Post by gashead1981 on Mar 20, 2019 9:55:55 GMT
I think lots of chairman up and down the country will know the dynamics of our club as well as the limitations on DC budget wise. They will also look at his whole transfer activity and what he made on transfers as well as the ones that didn't go quite so well. The modern manager has a shelf life of about 2-2 1/2 years and DC surpassed that. That speaks volumes too.
For every Paul Hurst you will have a Dean Smith, who was Walsall manager, went to Brentford and is now in charge at Villa. Lee Johnson went from Oldham, to Barnsley to City and Alex Neil who went from a small Scottish team to Norwich, took them to the Prem and back and is now at Preston. My point is Paul Hurst's role at Ipswich cannot be used as a barometer for success or failure when you can point to others who have made a success of it. Its down to the individual and whether he can make it work at the club and you only know that for sure once he is installed.
Hurst's problem was he didn't get the right mix of proven championship players with experience together with potential non experienced championship players who perhaps couldn't cope with the step up straight away. A lot of pressure was put on the inexperienced ones too quickly and they buckled.
I'm not saying DC is a saint to the footballing world, but he is a very good manager who, in my opinion, has the potential to grow, become better and manager a bigger club at a higher level. Of course we don't know if he is able to do so unless given the opportunity.
I think the facts speak for themselves re: the wider perception of DC's reign. Success in the lower leagues and struggled to build a team at L1 level which resulted in his departure from the club. Our subsequent improvement is quite telling. Budget wise he was handed the tools to have a crack at establishing ourselves at this level and it was going the other way sadly.
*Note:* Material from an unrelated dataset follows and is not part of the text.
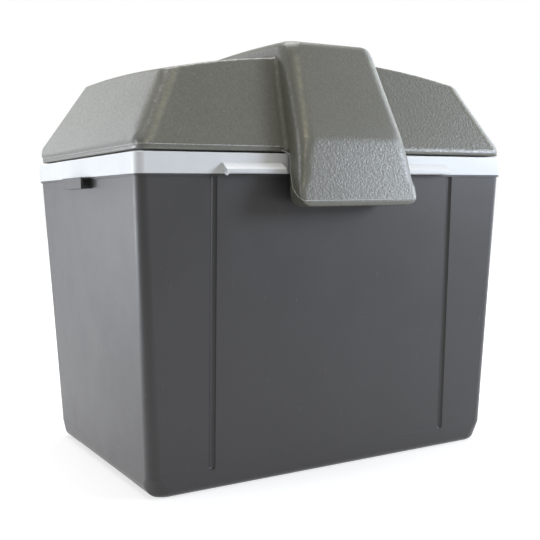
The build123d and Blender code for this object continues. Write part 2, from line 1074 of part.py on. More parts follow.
def make_fan_motor():
    low = bracket_low() + bracket_thickness
    can = cylinder_between(0, module_y, low, low + motor_height, motor_radius)
    can = fillet(top_edges(can), motor_rounding)
    boss = cylinder_between(0, module_y, bracket_low(), low, motor_boss_radius)
    bore_top = low + motor_height - motor_end_wall
    bore = cylinder_between(0, module_y, bracket_low(), bore_top, shaft_radius + pin_clearance)
    block = 3 * cable_radius
    terminal = Pos(motor_radius, module_y, low + motor_height / 2) * Box(
        2 * motor_terminal, block, block
    )
    return can + terminal + boss - bore


def make_fan_shaft():
    high = bracket_low() + bracket_thickness + motor_height - motor_end_wall - seal_gap
    return cylinder_between(0, module_y, cold_fan_low(), high, shaft_radius)


def make_fan(low):
    """A hub with pitched blades."""
    hub = cylinder_between(0, 0, 0, fan_height, fan_hub_radius)
    hub = fillet(top_edges(hub), fan_hub_rounding)
    length = fan_radius - fan_hub_radius + 2 * blade_root
    middle = (fan_hub_radius + fan_radius) / 2 - blade_root
    blade = Pos(middle, 0, fan_height / 2) * Box(
        length, blade_chord, blade_thickness, rotation=(blade_pitch, 0, 0)
    )
    fan = hub
    for index in range(blade_count):
        fan = fan + Rot(0, 0, index * 360 / blade_count) * blade
    limits = cylinder_between(0, 0, 0, fan_height, fan_radius)
    fan = fan & limits
    fan = fan - cylinder_between(0, 0, 0, fan_height, shaft_radius)
    return Pos(0, module_y, low) * fan


def guard_screw_points():
    reach = guard_size / 2 - guard_rim / 2
    return [(sx * reach, module_y + sy * reach) for sx in (-1, 1) for sy in (-1, 1)]


def guard_screw_holes(radius):
    low = plug_low - guard_wall
    high = low + screw_length + hole_spare
    return [cylinder_between(x, y, low, high, radius) for x, y in guard_screw_points()]


def make_fan_guard():
    """A shallow slotted tray that hangs below the pan around the cold fan."""
    bowl_width = guard_size - 2 * guard_rim
    rim = Pos(0, module_y) * rounded_block(
        guard_size, guard_size, guard_corner, plug_low - guard_wall, plug_low
    )
    bowl = Pos(0, module_y) * rounded_block(
        bowl_width, bowl_width, guard_corner, plug_low - guard_depth, plug_low
    )
    bowl = fillet(bottom_edges(bowl), guard_wall)
    hollow = Pos(0, module_y) * rounded_block(
        bowl_width - 2 * guard_wall,
        bowl_width - 2 * guard_wall,
        guard_corner - guard_wall,
        plug_low - guard_depth + guard_wall,
        plug_low,
    )
    guard = rim + bowl - hollow
    slot = SlotOverall(bowl_width - 4 * guard_wall, guard_slot)
    for row in range(guard_slot_rows):
        offset = (row - (guard_slot_rows - 1) / 2) * guard_pitch
        tool = Plane.XY.offset(plug_low - guard_depth) * Pos(0, module_y + offset) * slot
        guard = guard - extrude(tool, guard_wall)
    for hole in guard_screw_holes(hole_radius):
        guard = guard - hole
    return guard


def make_guard_screws():
    return group(
        [
            Plane(origin=(x, y, plug_low - guard_wall), z_dir=(0, 0, -1)) * screw(screw_length)
            for x, y in guard_screw_points()
        ]
    )


def grille_screw_places():
    x_reach = grille_width / 2 + grille_rim / 2
    y_reach = grille_height / 2 - grille_screw_inset
    return [
        rear_plane(hump_rear_step) * Pos(sx * x_reach, sy * y_reach, grille_plate)
        for sx in (-1, 1)
        for sy in (-1, 1)
    ]


def grille_screw_holes(radius):
    depth = grille_screw_length + 2 * hole_spare
    return [place * extrude(Circle(radius), -depth) for place in grille_screw_places()]


def make_vent_grille():
    """A plate on the hump's rear face with a slotted body set into the window."""
    plane = rear_plane(hump_rear_step)
    outer = RectangleRounded(grille_width + 2 * grille_rim, grille_height + 2 * grille_rim, grille_rim)
    plate = fillet(extrude(outer, grille_plate).edges().group_by(Axis.Z)[-1], grille_plate / 2)
    body = extrude(
        RectangleRounded(
            grille_width - 2 * pan_clearance, grille_height - 2 * pan_clearance, grille_rim / 2
        ),
        -lid_wall,
    )
    grille = plate + body
    for row in range(grille_slots):
        offset = (row - (grille_slots - 1) / 2) * grille_slot_pitch
        slot = Pos(0, offset) * SlotOverall(grille_width - 2 * grille_rim, grille_slot_height)
        grille = grille - extrude(slot, 2 * lid_wall, both=True)
    grille = plane * grille
    for hole in grille_screw_holes(hole_radius):
        grille = grille - hole
    return grille


def make_grille_screws():
    return group([place * screw(grille_screw_length) for place in grille_screw_places()])


def inlet_plane():
    """Square to the lid's rear slope, beside the hump."""
    plane = rear_plane(0)
    return plane * Pos(-inlet_offset, -inlet_drop)


def inlet_bore(radius):
    return inlet_plane() * extrude(Circle(radius), 4 * lid_wall, both=True)


def inlet_clearance():
    return inlet_plane() * extrude(Circle(inlet_radius + cable_play), -(inlet_depth + cable_play))


def make_power_inlet():
    """A round two-pin socket with a flange on the lid's rear slope."""
    flange = extrude(Circle(inlet_flange), inlet_flange_thickness)
    flange = fillet(top_edges(flange), inlet_flange_rounding)
    socket = flange + extrude(Circle(inlet_radius), -inlet_depth)
    recess_low = inlet_flange_thickness - inlet_recess
    socket = socket - Pos(0, 0, recess_low) * extrude(Circle(inlet_socket_radius), inlet_recess)
    for side in (-1, 1):
        socket = socket + Pos(side * inlet_pin_offset, 0, recess_low) * extrude(
            Circle(inlet_pin_radius), inlet_pin_length
        )
    return inlet_plane() * socket


def cable_points():
    """From the back of the inlet forwards through the foam and across to the motor."""
    start = (inlet_plane() * Pos(0, 0, -inlet_depth)).position
    inwards = (inlet_plane() * Pos(0, 0, -inlet_depth - cable_lead)).position
    motor_z = bracket_low() + bracket_thickness + motor_height / 2
    side = motor_radius + motor_terminal
    turn = Vector(side + cable_turn_out, inwards.Y - cable_turn_forward, motor_z - cable_turn_drop)
    before = Vector(side + cable_level_run, module_y, motor_z)
    return [start, inwards, turn, before, Vector(side, module_y, motor_z)]


def cable_form(radius):
    points = cable_points()
    path = FilletPolyline(*points, radius=cable_bend)
    start = Plane(origin=points[0], z_dir=points[1] - points[0])
    return sweep(start * Circle(radius), path=path)


def clip_plane():
    """The flap's inner face: X across, Y up the face, Z towards the body."""
    rise = hem - flap_bottom
    run = flap_gap_bottom - flap_gap_top
    lean = atan2(run, rise)
    return Plane(
        origin=(0, flap_back(flap_bottom), flap_bottom), x_dir=(-1, 0, 0), z_dir=(0, cos(lean), -sin(lean))
    )


def make_latch_clip():
    """A strip of spring steel with a nose that rests below the collar's catch lip."""
    low = clip_nose_at - clip_nose_half
    high = clip_nose_at + clip_nose_half
    crest = clip_nose + clip_thickness
    under = [
        (0, 0),
        (low, 0),
        (clip_nose_at - clip_nose_flat, clip_nose),
        (clip_nose_at + clip_nose_flat, clip_nose),
        (high, 0),
        (clip_length, 0),
    ]
    over = [
        (clip_length, clip_thickness),
        (high + clip_foot_shift, clip_thickness),
        (clip_nose_at + clip_nose_back_flat, crest),
        (clip_nose_at - clip_nose_back_flat, crest),
        (low - clip_foot_shift, clip_thickness),
        (0, clip_thickness),
    ]
    profile = Plane.YZ * Polygon(*(under + over), align=None)
    strip = extrude(profile, clip_width / 2, both=True)
    clip = clip_plane() * Pos(0, clip_start, 0) * strip
    for hole in clip_screw_holes(hole_radius):
        clip = clip - hole
    return clip


def clip_screw_places():
    return [
        clip_plane() * Pos(side * clip_screw_spread / 2, clip_start + clip_screw_at, clip_thickness)
        for side in (-1, 1)
    ]


def clip_screw_holes(radius):
    depth = clip_screw_length + hole_spare
    return [place * extrude(Circle(radius), -depth) for place in clip_screw_places()]


def make_latch_screws():
    return group([place * screw(clip_screw_length) for place in clip_screw_places()])


parts = {
    "outer_shell": make_outer_shell(),
    "body_foam": make_body_foam(),
    "inner_liner": make_inner_liner(),
    "rim_collar": make_rim_collar(),
    "hinge_body_leaves": group([make_body_leaf(x) for x in hinge_centres()]),
    "hinge_pins": make_hinge_pins(),
    "hinge_body_screws": group([plane * screw(screw_length) for plane in body_screw_planes()]),
    "lid_shell": make_lid_shell(),
    "lid_foam": make_lid_foam(),
    "lid_pan": make_lid_pan(),
    "lid_gasket": make_lid_gasket(),
    "pan_screws": make_pan_screws(),
    "hinge_lid_leaves": group([make_lid_leaf(x) for x in hinge_centres()]),
    "hinge_lid_screws": group([place * screw(screw_length) for place in lid_screw_planes()]),
    "latch_clip": make_latch_clip(),
    "latch_screws": make_latch_screws(),
    "cold_sink": make_cold_sink(),
    "cold_block": make_cold_block(),
    "thermoelectric_tile": make_thermoelectric_tile(),
    "module_insulator": make_module_insulator(),
    "hot_sink": make_hot_sink(),
    "clamp_screws": make_clamp_screws(),
    "motor_bracket": make_motor_bracket(),
    "fan_motor": make_fan_motor(),
    "fan_shaft": make_fan_shaft(),
    "hot_fan": make_fan(hot_fan_low()),
    "cold_fan": make_fan(cold_fan_low()),
    "fan_guard": make_fan_guard(),
    "guard_screws": make_guard_screws(),
    "vent_grille": make_vent_grille(),
    "grille_screws": make_grille_screws(),
    "power_inlet": make_power_inlet(),
    "supply_cable": cable_form(cable_radius),
}

os.makedirs("parts", exist_ok=True)
for name, solid in parts.items():
    export_step(solid, f"parts/{name}.step")
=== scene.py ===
import json
import math
import random

import bmesh
import bpy
from mathutils import Matrix, Vector, noise
from mathutils.bvhtree import BVHTree
import numpy as np

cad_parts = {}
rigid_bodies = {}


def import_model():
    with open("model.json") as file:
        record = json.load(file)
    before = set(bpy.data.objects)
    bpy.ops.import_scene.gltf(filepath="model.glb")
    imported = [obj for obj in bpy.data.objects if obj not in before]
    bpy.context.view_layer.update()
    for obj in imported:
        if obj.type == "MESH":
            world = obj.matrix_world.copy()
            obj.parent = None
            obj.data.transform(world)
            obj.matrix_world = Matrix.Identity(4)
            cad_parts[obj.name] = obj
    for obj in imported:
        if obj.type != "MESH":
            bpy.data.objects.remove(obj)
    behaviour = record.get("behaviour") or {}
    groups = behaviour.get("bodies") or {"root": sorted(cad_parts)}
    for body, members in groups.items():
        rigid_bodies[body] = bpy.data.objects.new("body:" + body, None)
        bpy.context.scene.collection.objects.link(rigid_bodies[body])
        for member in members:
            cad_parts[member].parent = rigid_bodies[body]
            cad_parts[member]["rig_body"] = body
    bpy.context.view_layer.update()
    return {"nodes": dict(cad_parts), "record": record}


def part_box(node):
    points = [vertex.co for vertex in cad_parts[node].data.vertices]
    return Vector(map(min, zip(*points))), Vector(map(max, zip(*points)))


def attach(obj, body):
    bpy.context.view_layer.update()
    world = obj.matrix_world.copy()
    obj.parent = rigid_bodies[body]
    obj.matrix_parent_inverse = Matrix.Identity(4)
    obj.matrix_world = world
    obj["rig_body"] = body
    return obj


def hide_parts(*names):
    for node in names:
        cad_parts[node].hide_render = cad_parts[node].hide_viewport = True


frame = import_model()
scene = bpy.context.scene
nodes = frame["nodes"]

MM = 0.001
SIDES = (-1, 1)

# The lid's band and the hump beside it, in metres
lid_half_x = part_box("lid_shell")[1].x
band_top = 0.316
band_front = -0.1506
band_rear = 0.147
band_corner = 0.014
flap_gap_half = 0.064

# The leaning faces above the band: how far each leans in for every metre up
side_lean = 0.575
side_lean_start = 0.3200
front_lean = 0.385

# The line where each front face meets its outer corner: its way in, and the heights it spans
panel_edge_inset = 0.0120
panel_edge_low = 0.3180
panel_edge_high = 0.3830

# The outer front corners that are rounded further: the way back, and the heights they span
corner_setback = 0.019
corner_low = 0.335
corner_high = 0.366

# The hump's front edge from its top over the crease to half way down the flap
hump_edge = [(0.0510, -0.1345, 0.4120), (0.0609, -0.1741, 0.3235), (0.0655, -0.1805, 0.2930)]

# The stretch of that edge that carries a painted highlight line, and how far in from it the
# crease's own rounding ends
hump_highlight_line = [(0.0427, -0.1395, 0.4008), (0.0545, -0.1742, 0.3232)]
crease_inset = 0.010

# The flap's moulding line: down its side wall, as depth and height, then across its front
flap_side_line = [(-0.1530, 0.3135), (-0.1590, 0.2960), (-0.1676, 0.2775), (-0.1780, 0.2685)]
flap_half_low = 0.0672
flap_front_low = -0.1840
flap_front_inset = 0.004
flap_seam_height = 0.266
flap_seam_rise = 0.0005

# The seam round the tub near its foot
seam_half_x = 0.1977
seam_half_y = 0.1348
seam_corner = 0.010
seam_height = 0.021


# Camera at the photograph's viewpoint: its place in metres, its lens in millimetres

camera_place = Vector((-0.47897, -0.84370, 0.26666))
camera_forward = Vector((0.4964, 0.8644, -0.0795))
camera_right = Vector((0.8667, -0.4988, -0.0119))
camera_lens = 58.144
camera_nearest = 0.01
sensor_width = 36.0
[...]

In terms of the examples provided, Johnson obviously got the City gig on connections. The success of Scottish managers in this country was a contributing factor in Norwich turning to Neil. Dean Smith was doing a great job with Walsall at was earning plaudits of their style of play at the time.
All of the above were in jobs when poached and I'm struggling to think of precedents of Championship clubs appointing someone unemployed who left a previous job in a relegation battle in L1. Maybe Holloway getting the QPR job in 2001 but a lot has changed in football since that time.
The particular comparison Paul Hurst makes sense given both didn't play at the higher levels of the game and attained a significant amount of experience playing and managing in the Conference or lower. Ipswich gambled on Hurst and it clearly failed. He's the most recent example of a club who have given the chance to a lower league manager and I've no doubt it will impact on the chances of other aspiring managers.
Of course you can only know when installed but given the calibre of managers around the world interested in jobs at that level, gambling on someone who left his previous job at the level below and who's never played, coached or managed at that level would make very little sense.
The evidence is that he's got a fair bit to do before registering on the radar of Championship clubs. Clearly a very effective lower league manager but major question marks exist whether he could be a success at L1 level or higher for me.
If clubs were looking for lower league managerial talent, I'd imagine Cowley at Lincoln would be far in a way the front runner.
There was no progressive build, like Cowley has had at Lincoln. A year in the conference, a promotion push, a year in L2, now a promotion push, they are a team developing facilities alongside their rise, training ground and developing and employing analysts they had in place long before we did. Developing the facilities was something we needed to do alongside our own growth, it would have maintained the momentum.
Unless you have rich owners that can sustain the throwing money at the club to compete year on year like Bournemouth did or are a big club in the lower leagues that can afford to buy your way out of the division and then maintain that like Southampton did in the late naughties or Sunderland are doing this year then a rapid accent can be equally as damaging.
I also think DC got overly distracted by the off the field inactivity together with the political infighting in our own boardroom, and you can't blame him for that, the owners made empty promises and then a change of structure and I think in the end he became quite demoralised by it, when things started going wrong on the pitch it became a whole lot worse than perhaps it should have been. If his eye had been completely on footballing matters and maximising his budget then he perhaps wouldn't have found himself in the position he was in. I also think that if we had stuck with him, he could have turned it around, but thats my own view and not for discussion on this thread.